__EXERCISE DETAILS__:
Repeat the lines that follow, leaving nothing out.
━━━━━━
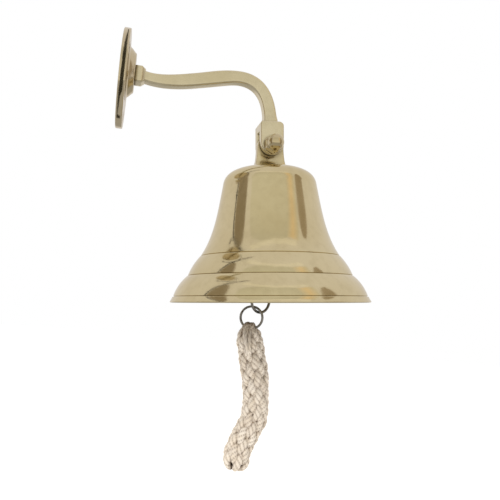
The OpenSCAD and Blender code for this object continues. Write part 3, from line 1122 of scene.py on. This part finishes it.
# The hoop's angle up from the front, and where its two edges are in front of the wall
HOOP_R = 47
HOOP = [
    (-84, -2.6, 3.0), (-78, -2.6, 3.0), (-75, -2.6, -1.4), (-60, -2.5, -0.4), (-44, -2.5, 0.4),
    (-35, -2.5, 3.4), (-25, -2.0, 3.6), (0, -1.6, 3.8), (25, -1.2, 3.6), (45, 0.2, 3.2),
    (60, 1.4, 2.9), (78, 2.0, 2.7),
]


def hoop():
    """A narrow dark hoop round the plate, which the plate's rim reflects."""
    bm = bmesh.new()
    rows = []
    for angle, low, high in HOOP:
        a = math.radians(angle)
        row = []
        for x in (low, high):
            place = Vector((x, -HOOP_R * math.cos(a), HOOP_R * math.sin(a)))
            row.append(bm.verts.new(place * MM))
        rows.append(row)
    for p, q in zip(rows, rows[1:]):
        bm.faces.new((p[0], p[1], q[1], q[0]))
    mesh = bpy.data.meshes.new("hoop")
    bm.to_mesh(mesh)
    bm.free()
    ring = link("hoop", mesh)
    mesh.materials.append(glow("hoop_dark", (0.04, 0.036, 0.025), 1.0))
    reflected(ring)


def studio():
    world = bpy.data.worlds.new("studio")
    scene.world = world
    world.use_nodes = True
    air = world.node_tree.nodes["Background"]
    air.inputs["Color"].default_value = (*ROOM_LIGHT, 1)
    floor = flat("floor", 12, 12)
    floor.location.z = FLOOR_Z
    floor.data.materials.append(plain("floor_paint", (0.93, 0.93, 0.92), 0.45))
    floor.visible_glossy = False
    backdrop_mesh = bpy.data.meshes.new("backdrop")
    bm = bmesh.new()
    bmesh.ops.create_uvsphere(bm, u_segments=48, v_segments=24, radius=5)
    bm.to_mesh(backdrop_mesh)
    bm.free()
    backdrop = link("backdrop", backdrop_mesh)
    backdrop_mesh.materials.append(glow("backdrop_white", (1, 1, 1), 1.0))
    backdrop.visible_glossy = False
    backdrop.visible_diffuse = False
    backdrop.visible_shadow = False

    brown = (0.31, 0.255, 0.19)
    black = (0.03, 0.025, 0.02)
    table = flat("table", 3.2, 3.2)
    table.location = (0.1, 0, FLOOR_Z + 0.001)
    table.data.materials.append(glow("table_grey", (0.45, 0.43, 0.40), 1.0))
    reflected(table)
    card("front", around(0, 1.1, 0.6), 2.5, 2.2, glow("front", (0.72, 0.69, 0.61), 0.86, 1.2))
    leaf = [(-35, 55, 84), (0, 55, 84), (20, 56, 84), (33, 59, 83), (41, 63, 81), (47, 70, 78)]
    outside = [(-30, 82, 86), (20, 82, 86), (35, 81, 85), (44, 78, 82), (56, 71, 75), (66, 60, 64)]
    band("bright", 1, [(53, -56, 56), (59, -56, 56)], glow("bright", (1.0, 0.95, 0.88), 0.86))
    warm = glow("warm", (0.86, 0.68, 0.46), 1.0, None, 0.5, (0.68, 0.65, 0.57))
    band("warm", 1, [(6, 40, 56), (30, 36, 57), (52, 30, 60)], warm)
    band("left", -1, leaf, glow("left", brown, 1.0, None, 0.09))
    band("left_edge", -1, outside, glow("left_edge", black, 1.0))
    band("right", 1, leaf, glow("right", brown, 1.3, None, 0.12))
    short = [(-14, 82, 84), (5, 80, 86), (26, 80, 84)]
    band("right_edge", 1, short, glow("right_edge", black, 1.0))
    band("right_line", 1, [(-30, 70, 71.5), (38, 70, 71.5)], glow("right_line", black, 3.0))
    band("right_line_2", 1, [(-30, 65, 66), (36, 67, 68)], glow("right_line_2", black, 4.0))
    hoop()
    key = bpy.data.lights.new("key", "AREA")
    key.energy = 11
    key.size = 0.7
    lamp = bpy.data.objects.new("key", key)
    scene.collection.objects.link(lamp)
    lamp.location = (-0.35, -0.7, 0.75)
    lamp.rotation_euler = (Vector((0.12, 0, -0.15)) - lamp.location).to_track_quat("-Z", "Y").to_euler()
    lamp.visible_glossy = False
    scene.view_settings.view_transform = "Standard"


# ---- The whole object ----

add_camera()
lanyard()
studio()
wall_plate()
hub()
bracket_arm()
acorn_nut()
pivot_bolt()
pivot_washers()
bell()
hanger()
pull_ring()
split_ring()

CARRIED_OVER = {
    "arm_screw": hardware_steel,
    "eye_bolt": thread_steel,
    "crown_washer": hardware_steel,
    "crown_nut": hardware_steel,
    "clapper_link": hardware_steel,
    "clapper_rod": clapper_brass,
    "clapper_ball": clapper_brass,
    "tail_eye": clapper_brass,
}
for node, material in CARRIED_OVER.items():
    part = frame["nodes"][node]
    if not part.material_slots:
        part.data.materials.append(material)
    for place in part.material_slots:
        place.material = material

bpy.context.view_layer.update()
━━━━━━
__RESULT FOR THIS TASK__:
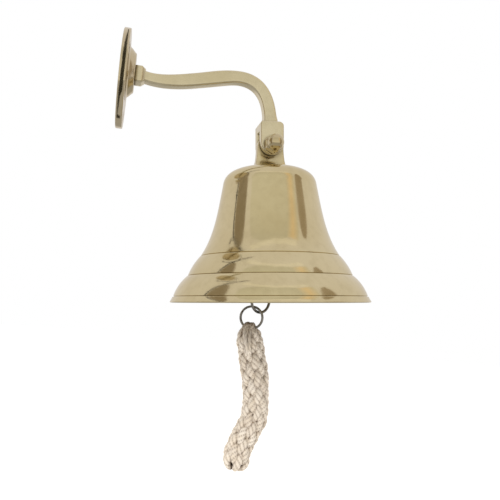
The OpenSCAD and Blender code for this object continues. Write part 3, from line 1122 of scene.py on. This part finishes it.
# The hoop's angle up from the front, and where its two edges are in front of the wall
HOOP_R = 47
HOOP = [
    (-84, -2.6, 3.0), (-78, -2.6, 3.0), (-75, -2.6, -1.4), (-60, -2.5, -0.4), (-44, -2.5, 0.4),
    (-35, -2.5, 3.4), (-25, -2.0, 3.6), (0, -1.6, 3.8), (25, -1.2, 3.6), (45, 0.2, 3.2),
    (60, 1.4, 2.9), (78, 2.0, 2.7),
]


def hoop():
    """A narrow dark hoop round the plate, which the plate's rim reflects."""
    bm = bmesh.new()
    rows = []
    for angle, low, high in HOOP:
        a = math.radians(angle)
        row = []
        for x in (low, high):
            place = Vector((x, -HOOP_R * math.cos(a), HOOP_R * math.sin(a)))
            row.append(bm.verts.new(place * MM))
        rows.append(row)
    for p, q in zip(rows, rows[1:]):
        bm.faces.new((p[0], p[1], q[1], q[0]))
    mesh = bpy.data.meshes.new("hoop")
    bm.to_mesh(mesh)
    bm.free()
    ring = link("hoop", mesh)
    mesh.materials.append(glow("hoop_dark", (0.04, 0.036, 0.025), 1.0))
    reflected(ring)


def studio():
    world = bpy.data.worlds.new("studio")
    scene.world = world
    world.use_nodes = True
    air = world.node_tree.nodes["Background"]
    air.inputs["Color"].default_value = (*ROOM_LIGHT, 1)
    floor = flat("floor", 12, 12)
    floor.location.z = FLOOR_Z
    floor.data.materials.append(plain("floor_paint", (0.93, 0.93, 0.92), 0.45))
    floor.visible_glossy = False
    backdrop_mesh = bpy.data.meshes.new("backdrop")
    bm = bmesh.new()
    bmesh.ops.create_uvsphere(bm, u_segments=48, v_segments=24, radius=5)
    bm.to_mesh(backdrop_mesh)
    bm.free()
    backdrop = link("backdrop", backdrop_mesh)
    backdrop_mesh.materials.append(glow("backdrop_white", (1, 1, 1), 1.0))
    backdrop.visible_glossy = False
    backdrop.visible_diffuse = False
    backdrop.visible_shadow = False

    brown = (0.31, 0.255, 0.19)
    black = (0.03, 0.025, 0.02)
    table = flat("table", 3.2, 3.2)
    table.location = (0.1, 0, FLOOR_Z + 0.001)
    table.data.materials.append(glow("table_grey", (0.45, 0.43, 0.40), 1.0))
    reflected(table)
    card("front", around(0, 1.1, 0.6), 2.5, 2.2, glow("front", (0.72, 0.69, 0.61), 0.86, 1.2))
    leaf = [(-35, 55, 84), (0, 55, 84), (20, 56, 84), (33, 59, 83), (41, 63, 81), (47, 70, 78)]
    outside = [(-30, 82, 86), (20, 82, 86), (35, 81, 85), (44, 78, 82), (56, 71, 75), (66, 60, 64)]
    band("bright", 1, [(53, -56, 56), (59, -56, 56)], glow("bright", (1.0, 0.95, 0.88), 0.86))
    warm = glow("warm", (0.86, 0.68, 0.46), 1.0, None, 0.5, (0.68, 0.65, 0.57))
    band("warm", 1, [(6, 40, 56), (30, 36, 57), (52, 30, 60)], warm)
    band("left", -1, leaf, glow("left", brown, 1.0, None, 0.09))
    band("left_edge", -1, outside, glow("left_edge", black, 1.0))
    band("right", 1, leaf, glow("right", brown, 1.3, None, 0.12))
    short = [(-14, 82, 84), (5, 80, 86), (26, 80, 84)]
    band("right_edge", 1, short, glow("right_edge", black, 1.0))
    band("right_line", 1, [(-30, 70, 71.5), (38, 70, 71.5)], glow("right_line", black, 3.0))
    band("right_line_2", 1, [(-30, 65, 66), (36, 67, 68)], glow("right_line_2", black, 4.0))
    hoop()
    key = bpy.data.lights.new("key", "AREA")
    key.energy = 11
    key.size = 0.7
    lamp = bpy.data.objects.new("key", key)
    scene.collection.objects.link(lamp)
    lamp.location = (-0.35, -0.7, 0.75)
    lamp.rotation_euler = (Vector((0.12, 0, -0.15)) - lamp.location).to_track_quat("-Z", "Y").to_euler()
    lamp.visible_glossy = False
    scene.view_settings.view_transform = "Standard"


# ---- The whole object ----

add_camera()
lanyard()
studio()
wall_plate()
hub()
bracket_arm()
acorn_nut()
pivot_bolt()
pivot_washers()
bell()
hanger()
pull_ring()
split_ring()

CARRIED_OVER = {
    "arm_screw": hardware_steel,
    "eye_bolt": thread_steel,
    "crown_washer": hardware_steel,
    "crown_nut": hardware_steel,
    "clapper_link": hardware_steel,
    "clapper_rod": clapper_brass,
    "clapper_ball": clapper_brass,
    "tail_eye": clapper_brass,
}
for node, material in CARRIED_OVER.items():
    part = frame["nodes"][node]
    if not part.material_slots:
        part.data.materials.append(material)
    for place in part.material_slots:
        place.material = material

bpy.context.view_layer.update()